* Exercise objective:
Repeat each line of the material exactly.

* Recorded data:

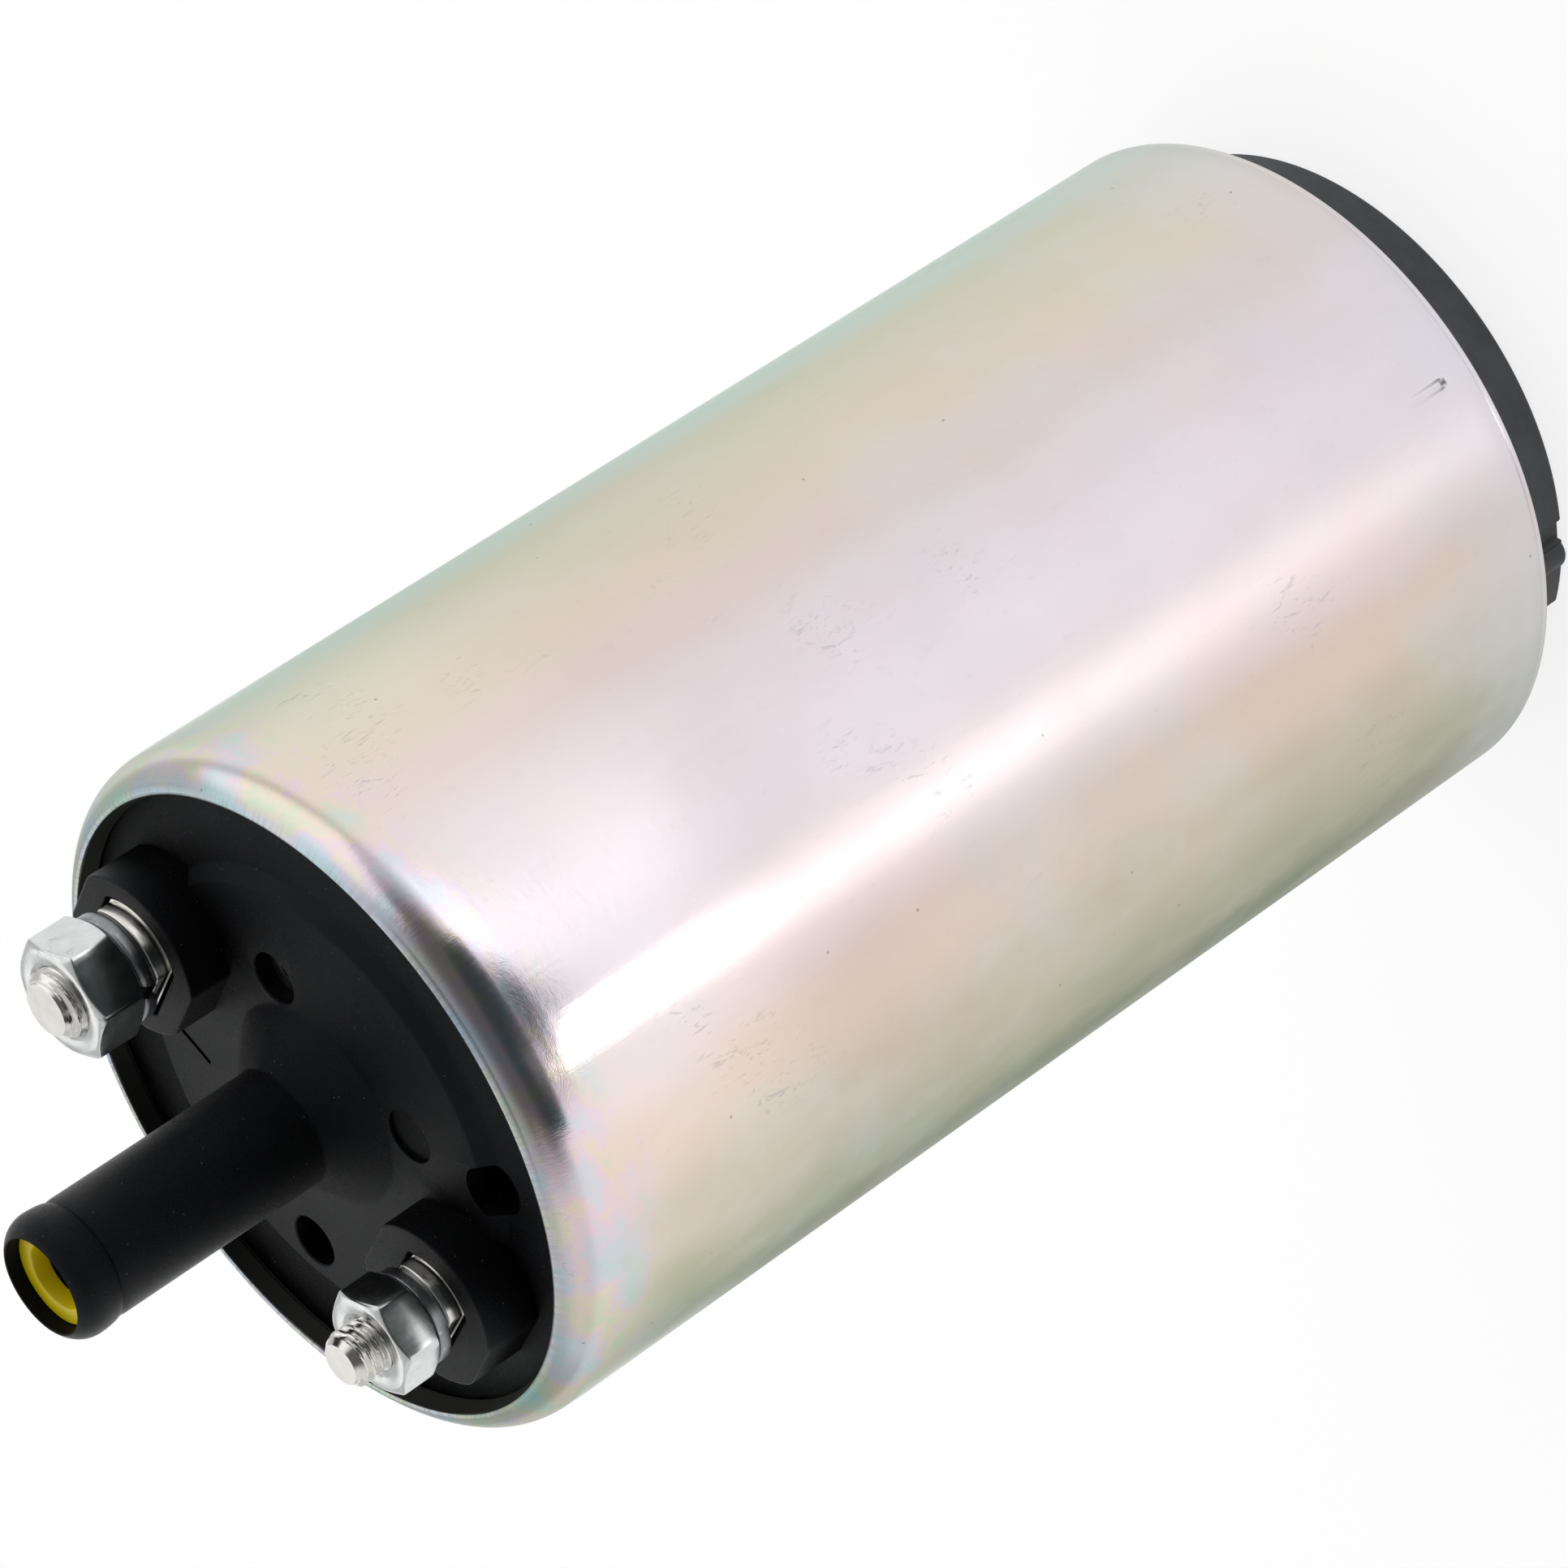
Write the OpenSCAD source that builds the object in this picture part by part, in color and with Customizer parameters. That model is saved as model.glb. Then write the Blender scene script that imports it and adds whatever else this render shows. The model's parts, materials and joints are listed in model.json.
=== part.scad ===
// In-tank electric fuel pump: a turbine stage and a brushed motor in a rolled steel housing.
// Millimetres, +Z up along the pump axis towards the outlet. The origin is on the axis, at the
// foot of the inlet cover, so the pump stands upright. The larger terminal lies along +X.

/* [Housing] */
// Outside diameter of the steel housing
body_d = 51; // [50:0.5:54]
// Length of the housing over its ends
body_len = 93.5; // [92.5:0.1:104]
// Thickness of the steel wall
wall = 1.6; // [1.2:0.1:1.9]
// Outside radius of the rolled front end
roll_r = 3.2; // [2.8:0.1:3.8]
// How far the front edge is turned in, in degrees
front_turn = 72; // [62:1:80]
// Outside radius of the rear corner, where the housing is turned flat in
rear_edge = 0.4; // [0.2:0.1:0.8]
// Gap between the housing and what it holds
fit_gap = 0.1; // [0.05:0.05:0.2]
// Length of the pressed locating mark near the rear edge
mark_len = 3.6; // [2.4:0.2:5]
// Width of the pressed locating mark
mark_w = 0.8; // [0.5:0.1:1.2]
// Depth of the pressed locating mark
mark_depth = 0.35; // [0.2:0.05:0.5]
// Distance from the rear edge to the pressed mark
mark_up = 2.9; // [2.5:0.1:6]

/* [Outlet cover] */
// Gap between the lip of the housing and the ring face below it
lip_gap = 0.18; // [0.1:0.02:0.4]
// Height of the raised middle above the ring face
plateau_rise = 0.97; // [0.6:0.05:1.4]
// Distance from the shell's outside in to the raised middle
plateau_inset = 9; // [8.6:0.1:9.4]
// Run of the sloped band around the raised middle
band_run = 0.97; // [0.5:0.05:1.3]
// Thickness of the cover below the ring face
cover_t = 3.8; // [3.4:0.1:4.4]
// Depth of the skirt below the cover
skirt_h = 7.4; // [6.8:0.1:8]
// Thickness of the skirt
skirt_t = 2.8; // [2:0.1:3.2]
// Radius of the flared foot of the outlet pipe
flare_r = 7.5; // [6.6:0.1:8.2]
// Height of the flared foot
flare_h = 3.13; // [2.6:0.05:3.6]
// Height of the terminal bosses above the lip
boss_rise = 2.62; // [2:0.05:3.4]
// Radius of the terminal bosses
boss_r = 6; // [5.6:0.1:6.3]
// Width of a terminal boss between its flats
boss_flat = 10.9; // [10:0.1:11.4]
// Depth of the blind round recess in the raised middle
blind_depth = 3.6; // [1:0.1:3.6]
// Radius of the two round holes in the raised middle
port_r = 1.9; // [1.8:0.05:2]
// Depth of the blind round recess that crosses the band, below the ring face
band_depth = 2.6; // [1:0.1:2.8]
// Depth of the shallow round dimple
dimple_depth = 0.35; // [0.2:0.05:0.6]

/* [Outlet pipe] */
// Outside radius of the outlet pipe
pipe_r = 4.35; // [4.25:0.05:4.6]
// Bore radius of the outlet pipe
pipe_bore = 3.5; // [3.45:0.05:3.6]
// Distance from the lip of the housing to the tip of the pipe
pipe_reach = 22.75; // [22:0.25:30]
// Radius of the hose bead
bead_r = 4.55; // [4.5:0.05:5]
// Length from the bead's step to the tip
bead_len = 3.35; // [3:0.05:4.5]
// Radius of the rounded nose
nose_r = 2; // [1.8:0.1:2.2]
// Depth of the step behind the bead
step_depth = 0.12; // [0.05:0.01:0.25]

/* [Terminals] */
// Distance from the shell's outside in to a terminal's centre
stud_inset = 10.25; // [10:0.05:10.4]
// Thread diameter of the larger terminal
large_d = 5; // [4.5:0.1:5.2]
// Thread diameter of the smaller terminal
small_d = 4; // [3.5:0.1:4.4]
// Nut width across flats on the larger terminal
large_af = 8; // [7.8:0.1:8.4]
// Nut width across flats on the smaller terminal
small_af = 7; // [6.8:0.1:7.4]
// Nut thickness on the larger terminal
large_nut_h = 4; // [3:0.1:4.4]
// Nut thickness on the smaller terminal
small_nut_h = 3.2; // [2.4:0.1:4]
// Outside diameter of the larger lock washer
large_washer_d = 8; // [7.6:0.1:8.4]
// Outside diameter of the smaller lock washer
small_washer_d = 7; // [6.6:0.1:7.4]
// Thickness of the larger lock washer
large_washer_t = 1.2; // [0.9:0.05:1.4]
// Thickness of the smaller lock washer
small_washer_t = 0.9; // [0.7:0.05:1.2]
// Diameter of the larger terminal's shoulder
large_shoulder_d = 8.6; // [8.4:0.1:9]
// Diameter of the smaller terminal's shoulder
small_shoulder_d = 7.9; // [7.4:0.1:8.4]
// Width between the flats of the larger shoulder
large_shoulder_af = 6.4; // [6:0.1:7]
// Width between the flats of the smaller shoulder
small_shoulder_af = 5.2; // [4.8:0.1:6]
// Height of the shoulders above their bosses
shoulder_rise = 0.98; // [0.6:0.02:1.4]
// Depth of the shoulders' pockets
pocket_depth = 1; // [0.6:0.1:1.4]
// Thread that stands past the larger nut
large_past = 1.1; // [0.8:0.1:3]
// Thread that stands past the smaller nut
small_past = 2.35; // [1:0.05:4]

/* [Inlet cover] */
// How far the inlet cover stands out of the housing
foot_h = 5.5; // [4.9:0.1:7]
// Distance from the shell's outside in to the rim of the foot
foot_inset = 3.4; // [3.3:0.1:4]
// Thickness of the inlet cover inside the housing
inlet_t = 8.5; // [8.1:0.1:11]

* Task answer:
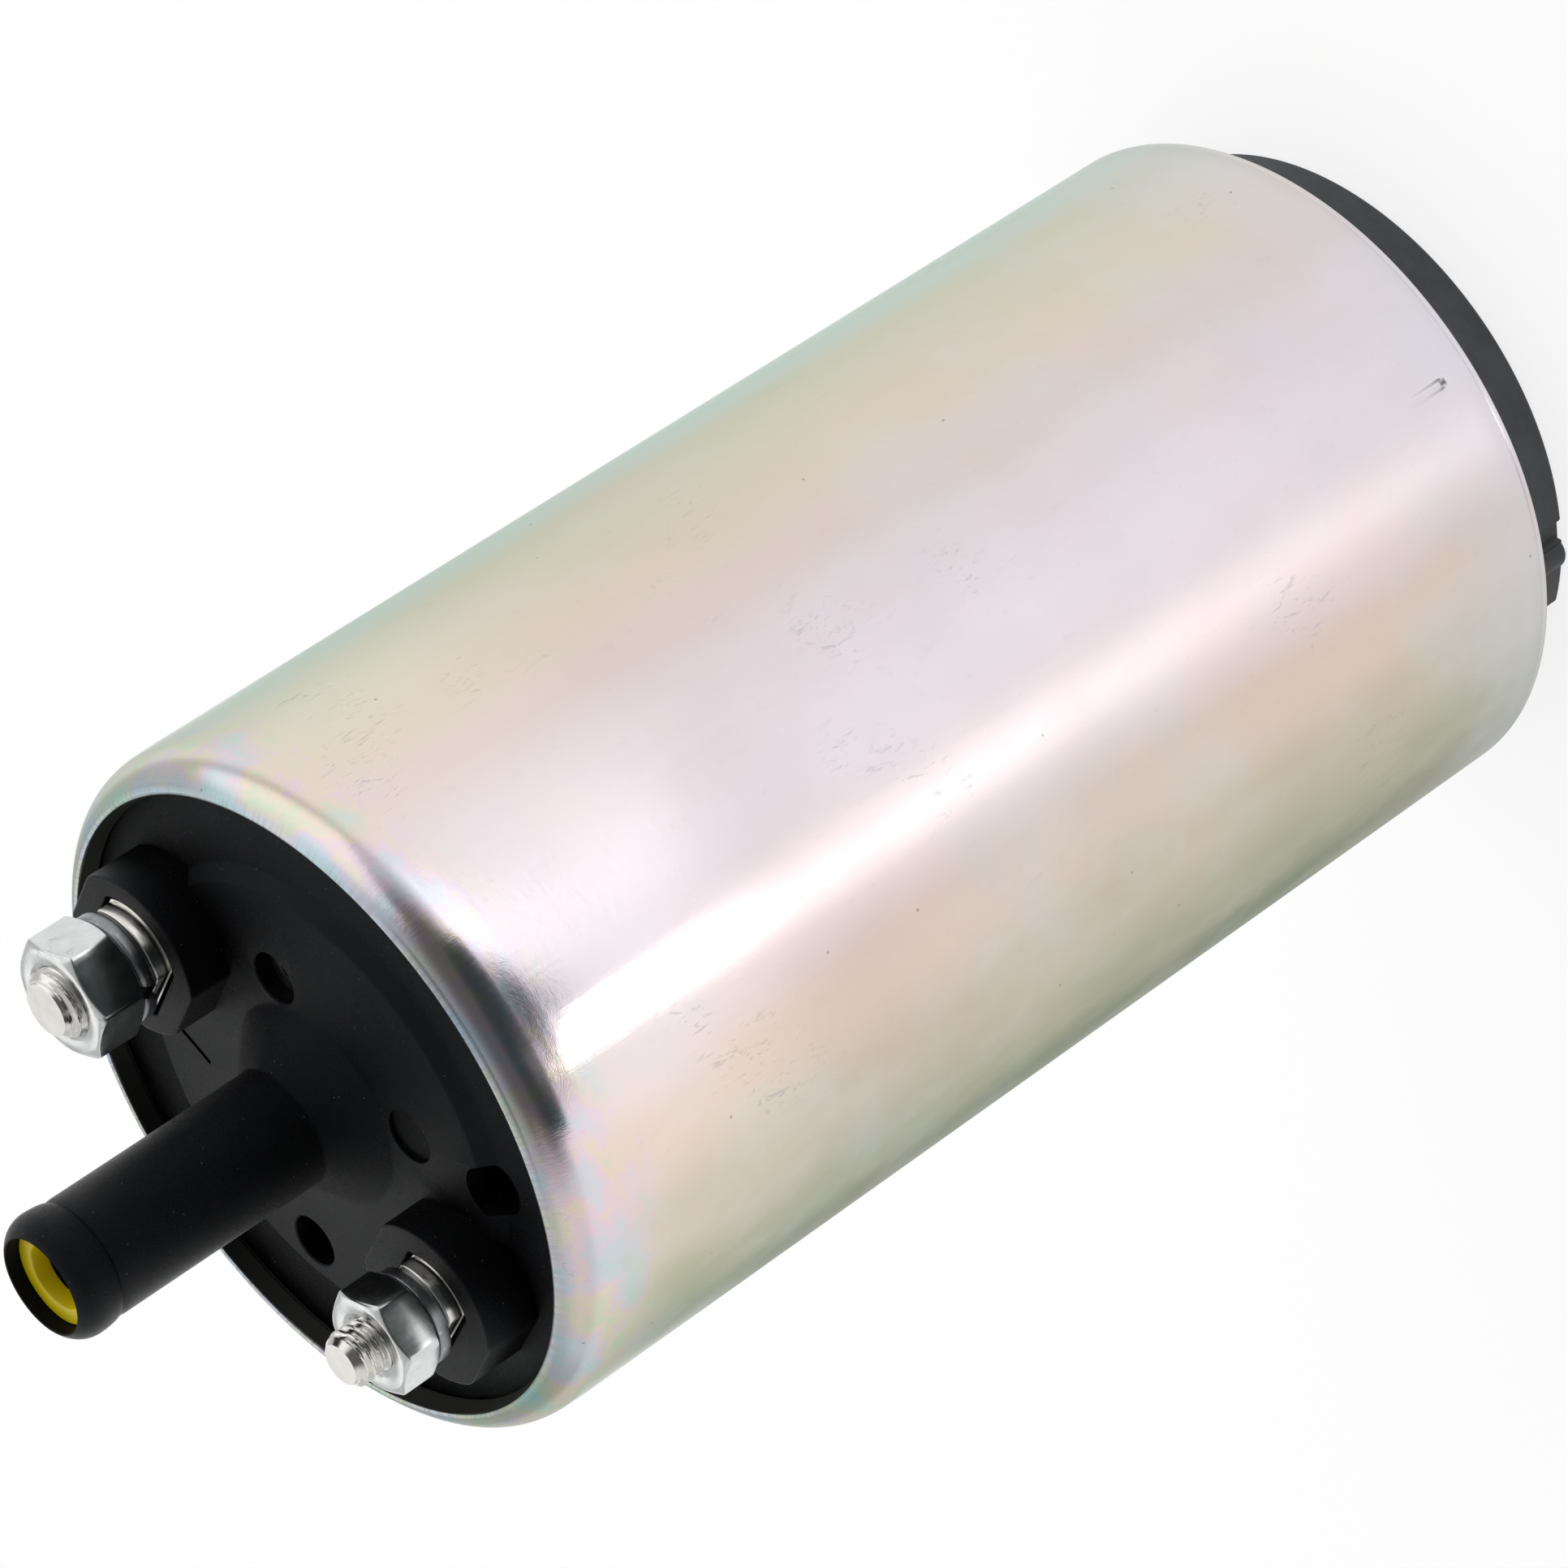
Write the OpenSCAD source that builds the object in this picture part by part, in color and with Customizer parameters. That model is saved as model.glb. Then write the Blender scene script that imports it and adds whatever else this render shows. The model's parts, materials and joints are listed in model.json.
=== part.scad ===
// In-tank electric fuel pump: a turbine stage and a brushed motor in a rolled steel housing.
// Millimetres, +Z up along the pump axis towards the outlet. The origin is on the axis, at the
// foot of the inlet cover, so the pump stands upright. The larger terminal lies along +X.

/* [Housing] */
// Outside diameter of the steel housing
body_d = 51; // [50:0.5:54]
// Length of the housing over its ends
body_len = 93.5; // [92.5:0.1:104]
// Thickness of the steel wall
wall = 1.6; // [1.2:0.1:1.9]
// Outside radius of the rolled front end
roll_r = 3.2; // [2.8:0.1:3.8]
// How far the front edge is turned in, in degrees
front_turn = 72; // [62:1:80]
// Outside radius of the rear corner, where the housing is turned flat in
rear_edge = 0.4; // [0.2:0.1:0.8]
// Gap between the housing and what it holds
fit_gap = 0.1; // [0.05:0.05:0.2]
// Length of the pressed locating mark near the rear edge
mark_len = 3.6; // [2.4:0.2:5]
// Width of the pressed locating mark
mark_w = 0.8; // [0.5:0.1:1.2]
// Depth of the pressed locating mark
mark_depth = 0.35; // [0.2:0.05:0.5]
// Distance from the rear edge to the pressed mark
mark_up = 2.9; // [2.5:0.1:6]

/* [Outlet cover] */
// Gap between the lip of the housing and the ring face below it
lip_gap = 0.18; // [0.1:0.02:0.4]
// Height of the raised middle above the ring face
plateau_rise = 0.97; // [0.6:0.05:1.4]
// Distance from the shell's outside in to the raised middle
plateau_inset = 9; // [8.6:0.1:9.4]
// Run of the sloped band around the raised middle
band_run = 0.97; // [0.5:0.05:1.3]
// Thickness of the cover below the ring face
cover_t = 3.8; // [3.4:0.1:4.4]
// Depth of the skirt below the cover
skirt_h = 7.4; // [6.8:0.1:8]
// Thickness of the skirt
skirt_t = 2.8; // [2:0.1:3.2]
// Radius of the flared foot of the outlet pipe
flare_r = 7.5; // [6.6:0.1:8.2]
// Height of the flared foot
flare_h = 3.13; // [2.6:0.05:3.6]
// Height of the terminal bosses above the lip
boss_rise = 2.62; // [2:0.05:3.4]
// Radius of the terminal bosses
boss_r = 6; // [5.6:0.1:6.3]
// Width of a terminal boss between its flats
boss_flat = 10.9; // [10:0.1:11.4]
// Depth of the blind round recess in the raised middle
blind_depth = 3.6; // [1:0.1:3.6]
// Radius of the two round holes in the raised middle
port_r = 1.9; // [1.8:0.05:2]
// Depth of the blind round recess that crosses the band, below the ring face
band_depth = 2.6; // [1:0.1:2.8]
// Depth of the shallow round dimple
dimple_depth = 0.35; // [0.2:0.05:0.6]

/* [Outlet pipe] */
// Outside radius of the outlet pipe
pipe_r = 4.35; // [4.25:0.05:4.6]
// Bore radius of the outlet pipe
pipe_bore = 3.5; // [3.45:0.05:3.6]
// Distance from the lip of the housing to the tip of the pipe
pipe_reach = 22.75; // [22:0.25:30]
// Radius of the hose bead
bead_r = 4.55; // [4.5:0.05:5]
// Length from the bead's step to the tip
bead_len = 3.35; // [3:0.05:4.5]
// Radius of the rounded nose
nose_r = 2; // [1.8:0.1:2.2]
// Depth of the step behind the bead
step_depth = 0.12; // [0.05:0.01:0.25]

/* [Terminals] */
// Distance from the shell's outside in to a terminal's centre
stud_inset = 10.25; // [10:0.05:10.4]
// Thread diameter of the larger terminal
large_d = 5; // [4.5:0.1:5.2]
// Thread diameter of the smaller terminal
small_d = 4; // [3.5:0.1:4.4]
// Nut width across flats on the larger terminal
large_af = 8; // [7.8:0.1:8.4]
// Nut width across flats on the smaller terminal
small_af = 7; // [6.8:0.1:7.4]
// Nut thickness on the larger terminal
large_nut_h = 4; // [3:0.1:4.4]
// Nut thickness on the smaller terminal
small_nut_h = 3.2; // [2.4:0.1:4]
// Outside diameter of the larger lock washer
large_washer_d = 8; // [7.6:0.1:8.4]
// Outside diameter of the smaller lock washer
small_washer_d = 7; // [6.6:0.1:7.4]
// Thickness of the larger lock washer
large_washer_t = 1.2; // [0.9:0.05:1.4]
// Thickness of the smaller lock washer
small_washer_t = 0.9; // [0.7:0.05:1.2]
// Diameter of the larger terminal's shoulder
large_shoulder_d = 8.6; // [8.4:0.1:9]
// Diameter of the smaller terminal's shoulder
small_shoulder_d = 7.9; // [7.4:0.1:8.4]
// Width between the flats of the larger shoulder
large_shoulder_af = 6.4; // [6:0.1:7]
// Width between the flats of the smaller shoulder
small_shoulder_af = 5.2; // [4.8:0.1:6]
// Height of the shoulders above their bosses
shoulder_rise = 0.98; // [0.6:0.02:1.4]
// Depth of the shoulders' pockets
pocket_depth = 1; // [0.6:0.1:1.4]
// Thread that stands past the larger nut
large_past = 1.1; // [0.8:0.1:3]
// Thread that stands past the smaller nut
small_past = 2.35; // [1:0.05:4]

/* [Inlet cover] */
// How far the inlet cover stands out of the housing
foot_h = 5.5; // [4.9:0.1:7]
// Distance from the shell's outside in to the rim of the foot
foot_inset = 3.4; // [3.3:0.1:4]
// Thickness of the inlet cover inside the housing
inlet_t = 8.5; // [8.1:0.1:11]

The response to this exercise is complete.